_The task_:
Give back, exactly as written, the lines from the beginning of the listing through the one that contains "Vector = FreeCAD.Vector".

_Given material_:
:::
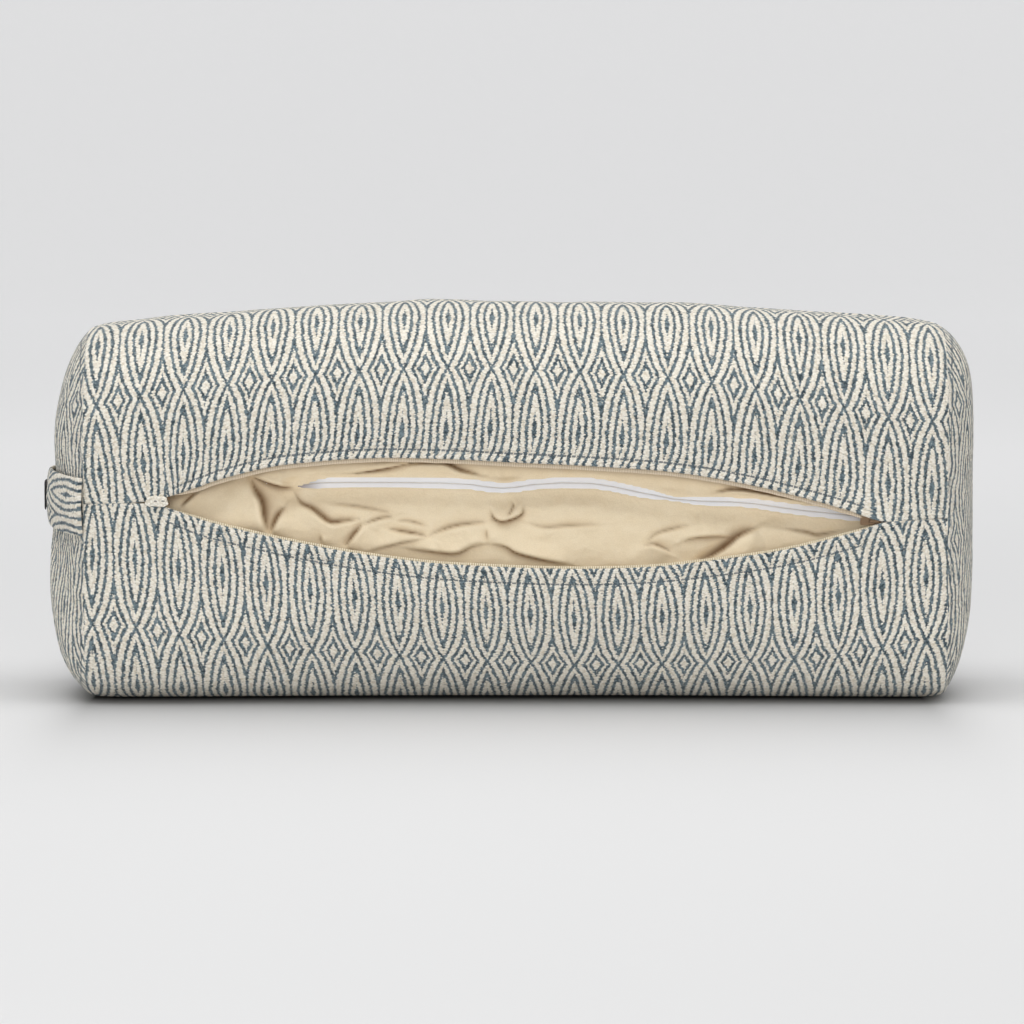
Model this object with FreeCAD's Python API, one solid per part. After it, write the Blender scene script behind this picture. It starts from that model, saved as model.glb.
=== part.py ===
"""Rectangular yoga bolster: a zipped woven cover, open at its zip, round a zipped and filled cotton bag.

Millimetres. The bolster stands on its long narrow side. +X runs along its length, -Y is the face with the
zips and +Z is up. The origin is the middle of the footprint: the centre of the whole object's box, at the
surface that it stands on.
"""
import FreeCAD, Part

import math
import os

Vector = FreeCAD.Vector

# --- Driving dimensions -------------------------------------------------------------------------------
SEAM_TO_SEAM = 610.0      # along X, between the two end seams
HEIGHT_MIDDLE = 281.0     # the crown of the upper side, half way along
HEIGHT_END = 267.0        # the same at the end seams
FRONT_Y = -88.0           # the flat of the front face, where the zips are
BACK_MIDDLE_Y = 89.2      # the crown of the back, half way along
BACK_END_Y = 85.0
LOW_RADIUS = 44.0         # corners beside the surface that it stands on
HIGH_RADIUS_MIDDLE = 78.0
HIGH_RADIUS_END = 62.0
END_BULGE = 25.0          # how far each end panel domes past its seam
HANDLE_REACH = 35.5       # from the left end seam to the handle's outermost face
LABEL_THICKNESS = 0.7

COVER_THICKNESS = 1.8
BAG_THICKNESS = 1.0
COVER_TO_BAG = 1.0        # slack between cover and bag
BAG_TO_FILLING = 0.4
BAG_FRONT_Y = -66.0       # the bag's flat front, set back inside the mouth
FILLING_FRONT_Y = -58.0

# The seams' middle is a little off the origin, because only the left end has a handle.
SEAM_MIDDLE_X = (HANDLE_REACH + LABEL_THICKNESS - END_BULGE) / 2

# The cover's zip: the two ends of its chain, and how far its lips stand open half way along.
COVER_ZIP_LEFT = Vector(SEAM_MIDDLE_X - 243.0, 0, 145.0)
COVER_ZIP_RIGHT = Vector(SEAM_MIDDLE_X + 258.0, 0, 131.0)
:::
_Response for this exercise_:
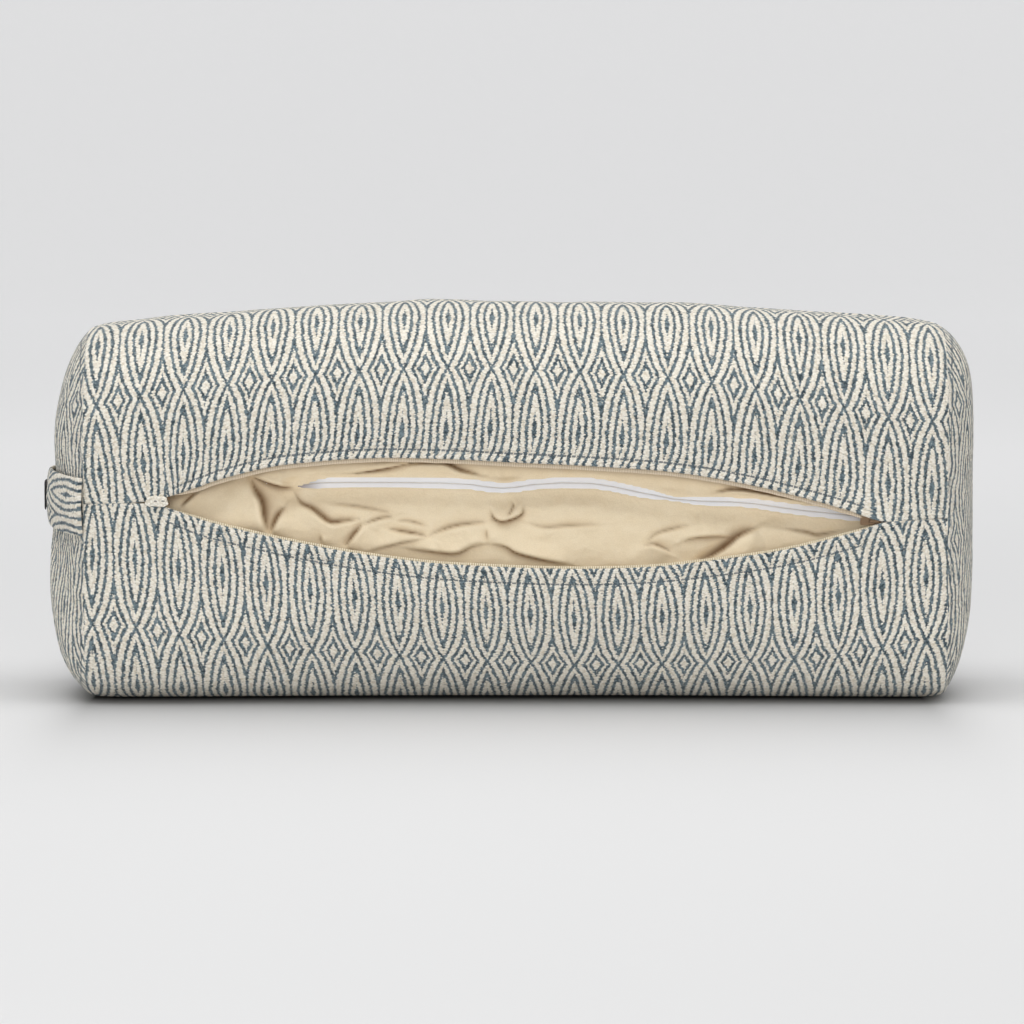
Model this object with FreeCAD's Python API, one solid per part. After it, write the Blender scene script behind this picture. It starts from that model, saved as model.glb.
=== part.py ===
"""Rectangular yoga bolster: a zipped woven cover, open at its zip, round a zipped and filled cotton bag.

Millimetres. The bolster stands on its long narrow side. +X runs along its length, -Y is the face with the
zips and +Z is up. The origin is the middle of the footprint: the centre of the whole object's box, at the
surface that it stands on.
"""
import FreeCAD, Part

import math
import os

Vector = FreeCAD.Vector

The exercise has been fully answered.